Conclusion: Deutsche Bank Failed To Achieve Desired Results From Postbank Acquisition

  • Deutsche Bank clearly failed to achieve the objectives it had desired from its Postbank acquisition
  • Although the bank became the largest retail bank in Germany, Postbank’s revenue consistently declined and its profits tumbled.
  • The bank became too big to manage – leading to elevated costs and reduced profits.
  • Moreover while the other European Banks report much better operating margins for their retail operations, Deutsche Bank continues to struggle to manage its cost.
  • To summarize, the acquisition of Postbank failed to provide the desired benefits Deutsche Bank was hoping for.
  • Hence, it is no surprise that Deutsche Bank has decided to merge the two banks in a last-ditch effort to slash costs and derive cost synergies.
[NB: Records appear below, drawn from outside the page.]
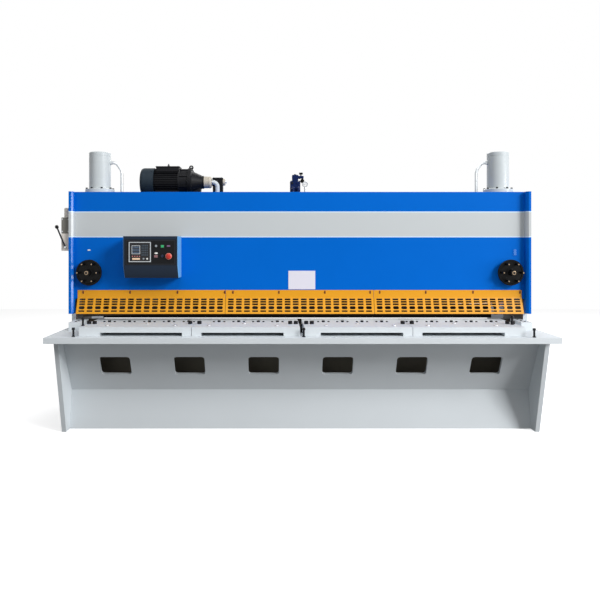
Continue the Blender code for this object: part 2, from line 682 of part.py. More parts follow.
def guides():
    """U-shaped guides on the side plates, around the ends of the beam."""
    for side, name in ((-1, "left"), (1, "right")):
        back = side * (INNER - GAP)
        mouth = side * (INNER - GAP - GUIDE_WIDTH)
        web = side * (BEAM_HALF + RUNNING)
        front = BEAM_FRONT - RUNNING
        rear = BEAM_REAR + RUNNING
        outline = [(back, front - GUIDE_WALL), (back, rear + GUIDE_WALL), (mouth, rear + GUIDE_WALL),
                   (mouth, rear), (web, rear), (web, front), (mouth, front), (mouth, front - GUIDE_WALL)]
        prism(f"guide_{name}", outline, GUIDE_LOW, BEAM_TOP + GUIDE_PAST_BEAM, "Z", STEEL)


def front_panel():
    """The tall plate between the side plates, bored for the two handwheel shafts."""
    inside = INNER - GAP
    bores = [circle(side * WHEEL_X, WHEEL_Z, WHEEL_SHAFT + ROD_FIT, 16) for side in (-1, 1)]
    prism("front_panel", rectangle((-inside, PANEL_BOTTOM), (inside, FRAME_TOP)), PANEL_FRONT,
          PANEL_REAR, "Y", BLUE, bores)


def holddowns():
    """A rail behind the panel with its row of hold-down cylinders."""
    first = INNER - HOLDDOWN_INSET
    pitch = 2 * first / (HOLDDOWN_COUNT - 1)
    end = first + pitch / 2
    rail = box("holddown_bank", (-end, PANEL_REAR + GAP, RAIL_LOW),
               (end, HOLDDOWN_Y + HOLDDOWN_RADIUS + RAIL_MARGIN, RAIL_LOW + RAIL_HEIGHT), GREY)
    shoulder = HOLDDOWN_LOW + HOLDDOWN_FOOT
    profile = [(0, RAIL_LOW + LAP), (HOLDDOWN_RADIUS, RAIL_LOW + LAP), (HOLDDOWN_RADIUS, shoulder),
               (HOLDDOWN_FOOT_RADIUS, shoulder), (HOLDDOWN_FOOT_RADIUS, HOLDDOWN_LOW),
               (0, HOLDDOWN_LOW)]
    for i in range(HOLDDOWN_COUNT):
        combine(rail, "UNION", turned(f"holddown_{i + 1}", profile, (i * pitch - first, HOLDDOWN_Y, 0),
                                      (0, 0, 1), GREY, 8))


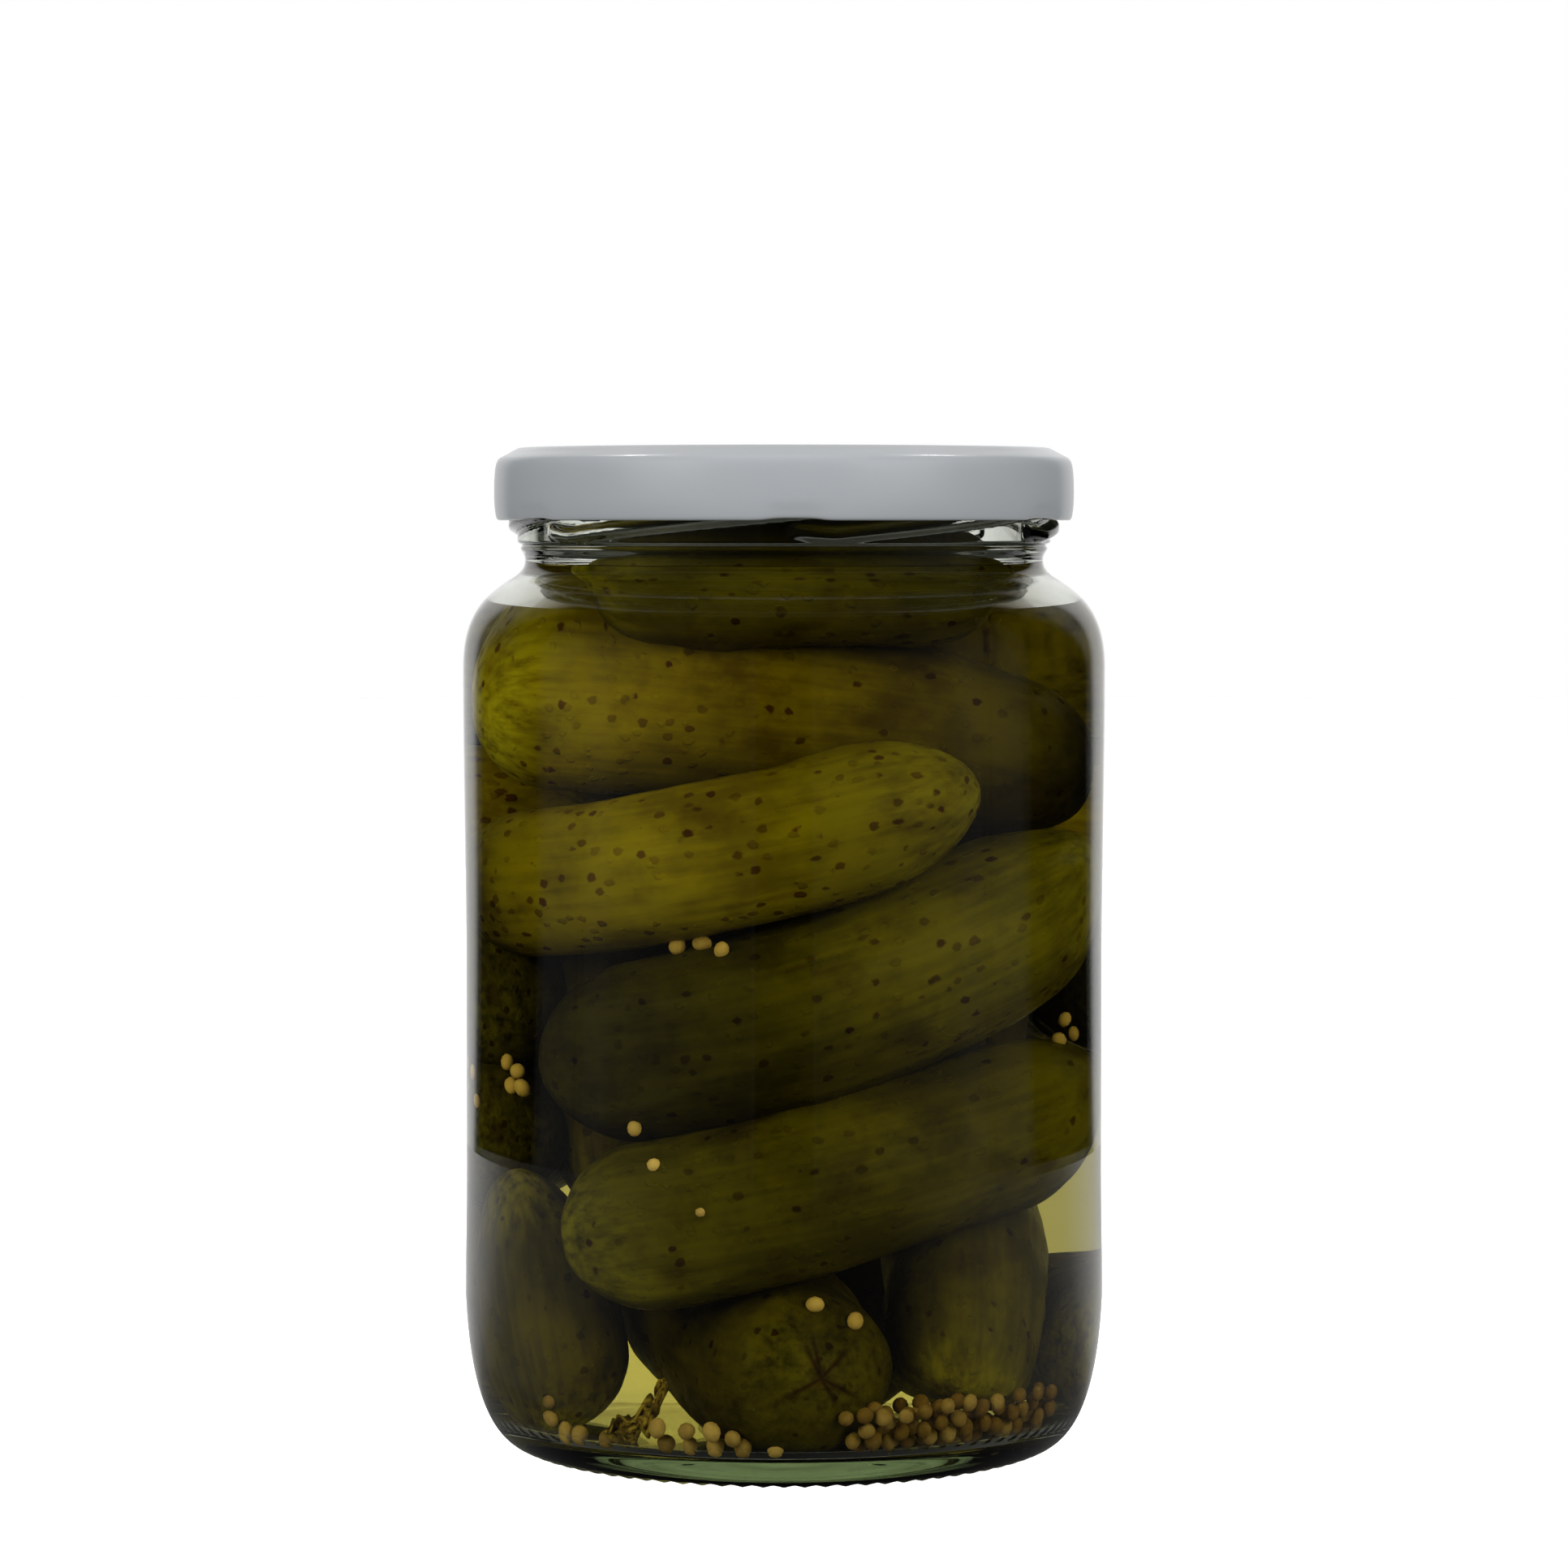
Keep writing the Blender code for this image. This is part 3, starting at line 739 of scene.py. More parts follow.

  • The critical thing, though, is for Deutsche Bank to implement these changes successfully – something it hasn’t been unable to do for the other restructuring plans it has proposed over the last several years. While the bank has taken a few steps in the right direction (including a reduction in 750 jobs in July as a part of the integration), what remains to be seen over subsequent quarters is if revenues will also recover.